I tried phoning the Roche care line and don't get an answer.

I know I should have control solution and I thought I did but it was for my old meter. 

Any ideas?


----------



## Steff (Jan 23, 2010)

Hi Tez when i get an error 1 on mine is means the strip is dodgy but im with a diffirent company, can you not just keep trying roche helpline. Hope so i would hate it if the meter was playing silly beggers and read your BG wrong and you where not actually low.


----------



## Tezzz (Jan 23, 2010)

Steff2010 said:


> Hi Tez when i get an error 1 on mine is means the strip is dodgy but im with a diffirent company, can you not just keep trying roche helpline. Hope so i would hate it if the meter was playing silly beggers and read your BG wrong and you where not actually low.

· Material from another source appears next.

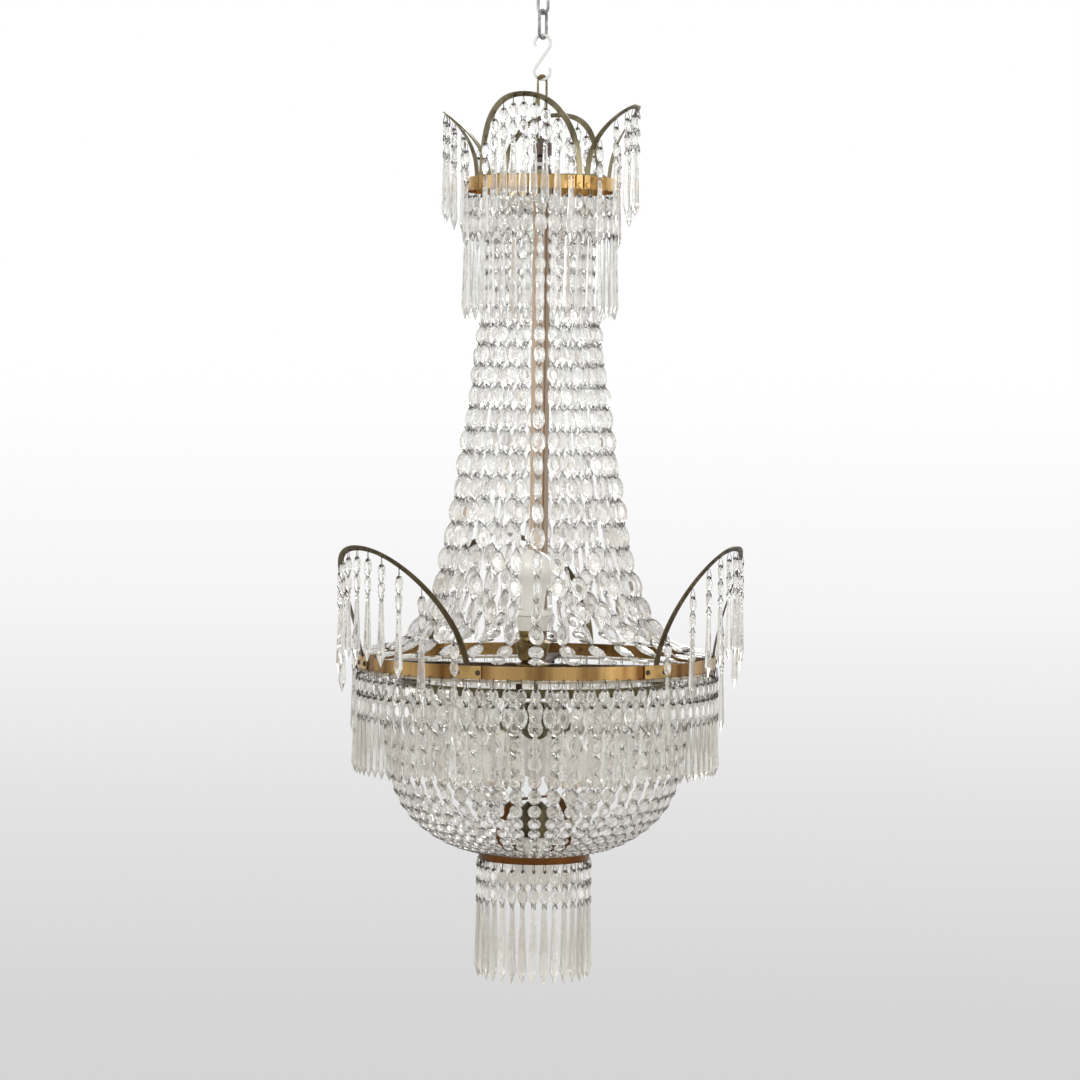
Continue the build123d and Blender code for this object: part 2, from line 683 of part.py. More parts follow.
# The low lamps' hub is a round boss on the rod with a short arm to each lampholder's back
with BuildPart() as lamp_hub:
    with BuildSketch(Plane.XY.offset(level(low_hub_height - low_hub_thickness / 2))):
        Circle(low_hub_radius)
        Circle(hole_radius, mode=Mode.SUBTRACT)
    extrude(amount=low_hub_thickness)
    for place in low_places:
        back = place * Pos(0, 0, -low_holder_length)
        with BuildSketch(Plane(back)):
            Circle(4)
        extrude(amount=-9)
    with BuildSketch(Plane.XY.offset(level(low_hub_height - 20))):
        Circle(hole_radius)
    extrude(amount=40, mode=Mode.SUBTRACT)
write(lamp_hub, "lamp_hub")

# --------------------------------------------------------------------------- crystals


def oval(width, length, thickness):
    """A flat oval that hangs down from the origin."""
    with BuildPart() as crystal:
        with BuildSketch(Plane.XZ):
            with Locations((0, -length / 2)):
                Ellipse(width / 2, length / 2)
        extrude(amount=thickness / 2, both=True)
    return crystal.part.solid()


def icicle(length):
    """A long drop that hangs down from the origin and is widest near its lower end."""
    with BuildPart() as crystal:
        with BuildSketch(Plane.XZ):
            Polygon((0, 0), (icicle_width / 2, -icicle_shoulder * length), (0, -length), align=None)
        revolve(axis=Axis.Z)
    return crystal.part.solid()


def uneven(row, step):
    """A share of -1 to 1 that differs from crystal to crystal and is the same in every build."""
    return sin(2.4 * row + 4.1 * step)


def hang(pieces, places):
    """Each piece at each place, one under the other with a wire's gap between them."""
    solids = []
    for place in places:
        depth = seat_clear
        for piece in pieces:
            solids.append(place.location * Pos(0, 0, -depth) * piece)
            depth += piece.bounding_box().size.Z + bead_gap
    return solids


def strand(line, rows, first_pitch, widths, count, settling=1.0, twist=0.0, straight_rows=0):
    """Flat ovals in rows along a line in the XZ plane, turned to every strand's place.

    The pitch and the width change from the first row to the last, evenly where settling is 1, and a
    crystal is never wider than the room between two strands. Each hangs turned about its wires by
    up to twist.
    """
    shares = [1 - (1 - row / (rows - 1)) ** settling for row in range(rows)]
    last_pitch = first_pitch + (line.length - rows * first_pitch) / sum(shares)
    first_width, last_width = widths
    solids = []
    start = 0.0
    for row, share in enumerate(shares):
        pitch = first_pitch + share * (last_pitch - first_pitch)
        above = line @ (start / line.length)
        below = line @ min((start + pitch) / line.length, 1.0)
        start += pitch
        room = side_room * 2 * pi * min(above.X, below.X) / count
        width = min(first_width + share * (last_width - first_width), room)
        chord = below - above
        crystal = oval(width, chord.length - bead_gap, bead_thickness)
        loose = twist if row < rows - straight_rows else 0.0
        for step in range(count):
            turn = front + 360 * step / count
            origin = Vector(above.X, 0, above.Z).rotate(Axis.Z, turn)
            along = chord.rotate(Axis.Z, turn)
            across = Vector(0, 1, 0).rotate(Axis.Z, turn)
            place = Plane(origin=origin, x_dir=across, z_dir=-along).location
            solids.append((step, place * Rot(0, 0, loose * uneven(row, step)) * crystal))
    return solids


def write_halves(name, count, solids):
    """A ring of strands as two nodes, the right and the left half of the strands."""
    write_group(f"{name}_right", [solid for step, solid in solids if step < count / 2])
    write_group(f"{name}_left", [solid for step, solid in solids if step >= count / 2])


with BuildLine(Plane.XZ) as tent_line:
    Spline((tent_ring_radius, level(tent_top_height - tent_ring_wire / 2 - seat_clear)),
           *[(wide * main_ring_radius, level(high * crown_height)) for wide, high in tent_shape],
           (main_ring_radius - 2, level(main_band / 2 + bead_thickness / 2 + seat_clear)))
write_halves("tent_strands", tent_count,
               strand(tent_line.edge(), tent_rows, tent_first_pitch, (tent_first_width, tent_last_width),
                      tent_count, tent_settling, tent_twist, tent_straight_rows))

with BuildLine(Plane.XZ) as bowl_line:
    Spline((strand_ring_radius, level(strand_ring_height - strand_ring_wire / 2 - 2 * seat_clear)),
           *[(wide * main_ring_radius, level(low * bottom_height)) for wide, low in bowl_shape],
           (bottom_ring_radius + 1.0, level(bottom_height + bottom_band / 2 + bead_thickness / 2 + 0.5)))
write_halves("bowl_strands", bowl_count,
               strand(bowl_line.edge(), bowl_rows, bowl_first_pitch, (bowl_first_width, bowl_last_width),
                      bowl_count))

crown_places = around(crown_ring_radius, crown_fringe_count, crown_height - crown_band / 2)
crown_pieces = [oval(*size, bead_thickness) for size in crown_ovals]
crown_solids = hang([*crown_pieces, icicle(crown_icicle_length)], crown_places)
write_group("crown_fringe_ovals", [solid for number, solid in enumerate(crown_solids) if number % 3 < 2])
write_group("crown_fringe_icicles", crown_solids[2::3])

fringe_radius = main_ring_radius + 1.5
fringe_places = around(fringe_radius, main_fringe_count, -main_band / 2)
fringe_pieces = [oval(*main_button, bead_thickness), oval(*main_oval, bead_thickness)]
fringe_solids = hang([*fringe_pieces, icicle(main_icicle_length)], fringe_places)
main_icicles = fringe_solids[2::3]
write_group("main_fringe_ovals", [solid for number, solid in enumerate(fringe_solids) if number % 3 < 2])
write_group("main_fringe_icicles",
            [solid for number, solid in enumerate(main_icicles) if number not in loose_drops])
for number, place in enumerate(loose_drops, 1):
    write_group(f"loose_icicle_{number}", [main_icicles[place]])

bottom_places = around(bottom_ring_radius, bottom_fringe_count, bottom_height - bottom_band / 2)
bottom_pieces = [oval(*size, bead_thickness) for size in bottom_ovals]
bottom_solids = hang([*bottom_pieces, icicle(bottom_icicle_length)], bottom_places)
write_group("bottom_fringe_ovals", [solid for number, solid in enumerate(bottom_solids) if number % 3 < 2])
write_group("bottom_fringe_icicles", bottom_solids[2::3])


def arch_drops(hoop, reach, count, icicle_length):
    """A button, an oval and an icicle from each of the hoop's places, in front of its inner edge.

    The places are evenly spaced across the hoop, out to reach as a share of its half width.
    """
    places = []
    for step in range(count):
        share = reach * (1 - 2 * step / (count - 1))
        turn = acos(abs(share) ** (1 / hoop.side_power) * (1 if share > 0 else -1))
        section = hoop.section(turn)
        edge = section.origin - section.y_dir * (strap_width / 2) + section.x_dir * (strap_thickness / 2)
        away = outward(edge)
        origin = edge + away * (bead_thickness / 2 + seat_clear)
        places.append(Plane(origin=origin, x_dir=Vector(0, 0, 1).cross(away), z_dir=(0, 0, 1)))
    pieces = [oval(*arch_button, bead_thickness), oval(*arch_oval, bead_thickness), icicle(icicle_length)]
    return hang(pieces, places)


for side, hoop in main_hoops.items():
    write_group(f"main_arch_{side}_drops",
                arch_drops(hoop, main_drop_reach, main_arch_drops, main_arch_icicle))
crown_drops = []
for hoop in crown_hoops:
    crown_drops += arch_drops(hoop, crown_drop_reach, crown_arch_drops, crown_arch_icicle)
write_group("crown_arch_drops", crown_drops)
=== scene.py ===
# %% [markdown]
# # A basket chandelier in crystal and brass
# The real thing hangs on a chain: a crown of four little hoops, a tent of graded flat ovals that
# comes down to a brass ring, three tall hoops hung with icicles round that ring, and a bowl of
# crystals under it that ends in a small ring with a fringe. Everything here is in metres, and the
# brass, the rods and the lamps come in at their true places, so we only dress them.

import json
from math import cos, pi, radians, sin

import bpy
import numpy as np
from mathutils import Matrix, Vector, kdtree


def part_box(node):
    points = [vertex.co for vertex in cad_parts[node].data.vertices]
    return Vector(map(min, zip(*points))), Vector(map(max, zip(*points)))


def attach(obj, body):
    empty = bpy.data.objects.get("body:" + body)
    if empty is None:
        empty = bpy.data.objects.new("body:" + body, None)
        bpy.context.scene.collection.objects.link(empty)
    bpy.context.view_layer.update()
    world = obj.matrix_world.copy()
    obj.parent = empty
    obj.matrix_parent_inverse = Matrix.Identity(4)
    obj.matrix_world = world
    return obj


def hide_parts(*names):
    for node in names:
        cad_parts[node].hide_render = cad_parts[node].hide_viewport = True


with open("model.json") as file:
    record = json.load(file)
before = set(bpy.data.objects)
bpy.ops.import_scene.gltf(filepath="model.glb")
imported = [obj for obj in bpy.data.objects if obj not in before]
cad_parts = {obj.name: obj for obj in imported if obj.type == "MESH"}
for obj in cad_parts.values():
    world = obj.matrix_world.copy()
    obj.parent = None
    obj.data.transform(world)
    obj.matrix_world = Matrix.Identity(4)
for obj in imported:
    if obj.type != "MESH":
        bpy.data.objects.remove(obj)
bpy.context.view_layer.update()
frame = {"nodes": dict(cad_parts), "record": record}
shapes = frame["nodes"]
body_of = {
    node: body
    for body, members in frame["record"]["behaviour"]["bodies"].items()
    for node in members
}

# %% [markdown]
# ## Shader maths that reads like arithmetic
# A finish is a small graph of nodes. Wiring each node by hand hides the idea, and painting images
# would tie the finish to one object. We wrap a socket in a class with overloaded operators
# instead, so that a mask can be written as `1 - wear * 0.5`, and one method makes every other node.

# %% A socket as a value
class Value:
    """A node's output that can be used in an expression."""

    def __init__(self, finish, socket):
        self.finish = finish
        self.socket = socket

    def maths(self, operation, first, second):
        return self.finish.node("ShaderNodeMath", {"operation": operation}, {0: first, 1: second})

    def __add__(self, other):
        return self.maths("ADD", self, other)

    def __sub__(self, other):
        return self.maths("SUBTRACT", self, other)

    def __mul__(self, other):
        return self.maths("MULTIPLY", self, other)

    def __truediv__(self, other):
        return self.maths("DIVIDE", self, other)

    def __rsub__(self, other):
        return self.maths("SUBTRACT", other, self)

    __radd__ = __add__
    __rmul__ = __mul__


# %% [markdown]
# The method that makes a node sets its settings first, because they can change which sockets it
# has, and then the values or links of its sockets. A ramp's stops are one of those settings.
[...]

Thanks Steff. I've tried lots of strips and still get the error.

I still feel crappy hence the first test.


----------



## Steff (Jan 23, 2010)

brightontez said:


> Thanks Steff. I've tried lots of strips and still get the error.
> 
> I still feel crappy hence the first test.



But you are getting symptoms yeah? you said in pub you where very hot


----------



## Northerner (Jan 23, 2010)

Hi Tez, sorry to hear the technology is letting you down. Have you managed to get through to Roche yet? I've had this a couple of times and put it down to faulty strips - looks like you might have hit on a bad batch. It might be worth taking the batteries out for a bit then putting them back in. If there's a bug in the software that might reset it. I very much doubt that you are really too low to record - I've had a 1.7 on mine and I was barely functioning.

I'm presuming it's your only meter? Might be worth getting a freebie from somewhere as a standby - you usually get 10 strips with them. Not much help at the moment, I know, sorry.


----------